- DIRECTIVE
Lines containing the string "parts" are to be counted; report the total by itself.

- INPUT DATA
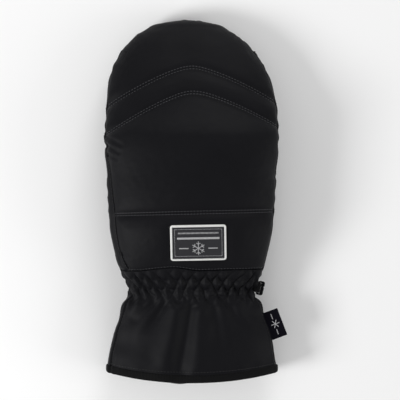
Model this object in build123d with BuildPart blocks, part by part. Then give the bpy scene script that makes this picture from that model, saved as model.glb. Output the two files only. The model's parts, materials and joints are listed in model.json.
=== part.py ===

* * *

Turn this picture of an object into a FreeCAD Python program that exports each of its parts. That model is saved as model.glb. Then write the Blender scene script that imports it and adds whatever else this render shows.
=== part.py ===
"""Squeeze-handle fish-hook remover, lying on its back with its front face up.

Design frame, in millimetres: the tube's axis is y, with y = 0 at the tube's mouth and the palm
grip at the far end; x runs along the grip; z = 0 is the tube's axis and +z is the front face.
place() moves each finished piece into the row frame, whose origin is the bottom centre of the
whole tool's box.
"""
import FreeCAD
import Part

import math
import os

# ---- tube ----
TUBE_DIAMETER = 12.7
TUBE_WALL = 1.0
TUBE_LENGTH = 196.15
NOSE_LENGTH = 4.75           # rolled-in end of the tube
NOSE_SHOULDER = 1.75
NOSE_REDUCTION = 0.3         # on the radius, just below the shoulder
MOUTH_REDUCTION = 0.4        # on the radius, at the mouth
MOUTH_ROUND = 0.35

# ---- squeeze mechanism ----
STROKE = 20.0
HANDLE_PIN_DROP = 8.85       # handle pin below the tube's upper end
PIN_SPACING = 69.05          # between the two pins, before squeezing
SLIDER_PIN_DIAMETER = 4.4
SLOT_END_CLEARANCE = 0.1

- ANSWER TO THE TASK
2